The book begins with Anne and Gilbert's wedding, which takes place in the Green Gables orchard. After the wedding, they move to their first home together, which Anne calls their "house of dreams." Gilbert finds them a small house on the seashore at Four Winds Point, an area near the village of Glen St. Mary, where he is to take over his uncle's medical practice.
In Four Winds, Anne and Gilbert meet many interesting people, such as Captain Jim, a former sailor who is now the keeper of the lighthouse, and Miss Cornelia Bryant, an unmarried woman in her 40s who lives alone in an emerald-green house and deems the Blythes part of "the race that knows Joseph." Anne also meets her new neighbor, Leslie Moore, who lost her beloved brother and her father, and then was forced by her mother to marry the mean-spirited and unscrupulous Dick Moore at age 16. She felt free for a year or so after Dick disappeared on a sea voyage, but Captain Jim happened upon him in Cuba and brought him home, amnesiac, brain-damaged and generally helpless, and now dependent on Leslie like a "big baby." Leslie becomes friends with Anne, but is sometimes bitter towards her because she is so happy and free, when Leslie can never have what Anne does.
Anne's House of Dreams is a novel by Canadian author Lucy Maud Montgomery. It was first published in 1917 by McClelland, Goodchild and Stewart.
The novel is from a series of books written primarily for girls and young women, about a young girl named Anne Shirley. The books follow the course of Anne's life. It is set principally on Canada's Prince Edward Island, Montgomery's birthplace and home for much of her life.
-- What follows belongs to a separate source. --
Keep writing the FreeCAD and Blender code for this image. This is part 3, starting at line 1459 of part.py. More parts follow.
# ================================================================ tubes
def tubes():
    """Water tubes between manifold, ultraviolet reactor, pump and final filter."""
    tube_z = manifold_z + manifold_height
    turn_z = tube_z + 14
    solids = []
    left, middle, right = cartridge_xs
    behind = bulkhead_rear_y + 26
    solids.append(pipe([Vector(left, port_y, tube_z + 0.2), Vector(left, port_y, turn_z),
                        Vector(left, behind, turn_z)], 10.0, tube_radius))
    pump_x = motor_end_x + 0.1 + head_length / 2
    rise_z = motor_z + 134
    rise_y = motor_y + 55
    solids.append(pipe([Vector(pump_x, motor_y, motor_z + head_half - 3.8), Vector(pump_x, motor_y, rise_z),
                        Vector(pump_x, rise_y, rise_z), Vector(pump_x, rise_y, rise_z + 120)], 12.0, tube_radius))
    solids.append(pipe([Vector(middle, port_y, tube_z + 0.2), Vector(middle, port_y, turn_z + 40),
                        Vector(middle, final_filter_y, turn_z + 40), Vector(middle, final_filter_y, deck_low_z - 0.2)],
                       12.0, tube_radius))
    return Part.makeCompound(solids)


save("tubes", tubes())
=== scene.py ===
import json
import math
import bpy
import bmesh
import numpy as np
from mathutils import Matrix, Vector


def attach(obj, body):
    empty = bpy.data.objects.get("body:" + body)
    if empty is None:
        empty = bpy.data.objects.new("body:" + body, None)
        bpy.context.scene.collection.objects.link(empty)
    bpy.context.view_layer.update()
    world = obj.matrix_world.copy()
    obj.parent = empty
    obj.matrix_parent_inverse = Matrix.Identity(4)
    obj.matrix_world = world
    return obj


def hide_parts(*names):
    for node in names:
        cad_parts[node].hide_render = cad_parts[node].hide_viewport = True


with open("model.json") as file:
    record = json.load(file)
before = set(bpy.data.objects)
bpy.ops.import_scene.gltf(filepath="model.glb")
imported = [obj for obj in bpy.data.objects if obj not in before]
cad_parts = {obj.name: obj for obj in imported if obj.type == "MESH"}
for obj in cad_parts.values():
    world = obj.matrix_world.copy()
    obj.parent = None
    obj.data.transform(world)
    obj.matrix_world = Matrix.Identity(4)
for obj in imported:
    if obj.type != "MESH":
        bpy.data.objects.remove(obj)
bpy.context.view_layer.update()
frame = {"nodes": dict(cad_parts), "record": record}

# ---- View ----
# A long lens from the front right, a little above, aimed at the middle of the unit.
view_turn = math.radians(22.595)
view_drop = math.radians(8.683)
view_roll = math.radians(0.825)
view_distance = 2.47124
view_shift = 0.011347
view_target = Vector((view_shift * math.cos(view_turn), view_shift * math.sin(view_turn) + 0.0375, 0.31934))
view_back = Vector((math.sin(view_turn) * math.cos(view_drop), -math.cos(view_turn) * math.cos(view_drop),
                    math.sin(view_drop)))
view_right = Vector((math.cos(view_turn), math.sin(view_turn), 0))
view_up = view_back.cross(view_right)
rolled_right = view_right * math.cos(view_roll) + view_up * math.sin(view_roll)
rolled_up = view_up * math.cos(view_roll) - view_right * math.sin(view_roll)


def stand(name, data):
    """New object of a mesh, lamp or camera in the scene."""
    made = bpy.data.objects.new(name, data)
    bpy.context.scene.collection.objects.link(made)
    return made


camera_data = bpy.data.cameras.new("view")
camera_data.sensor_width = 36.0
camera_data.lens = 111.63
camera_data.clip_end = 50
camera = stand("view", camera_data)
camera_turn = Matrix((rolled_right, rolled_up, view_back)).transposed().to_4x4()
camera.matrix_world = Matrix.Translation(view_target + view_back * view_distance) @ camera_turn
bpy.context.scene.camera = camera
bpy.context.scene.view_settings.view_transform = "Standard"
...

Lucy Maud Montgomery (1874-1942), was a Canadian author best known for her series of novels beginning with "Anne of Green Gables," which was an immediate success. The first novel was followed by a series of sequels with Anne as the central character. Montgomery went on to publish 20 novels as well as 500 short stories and poems. She was born on Prince Edward Island, Canada.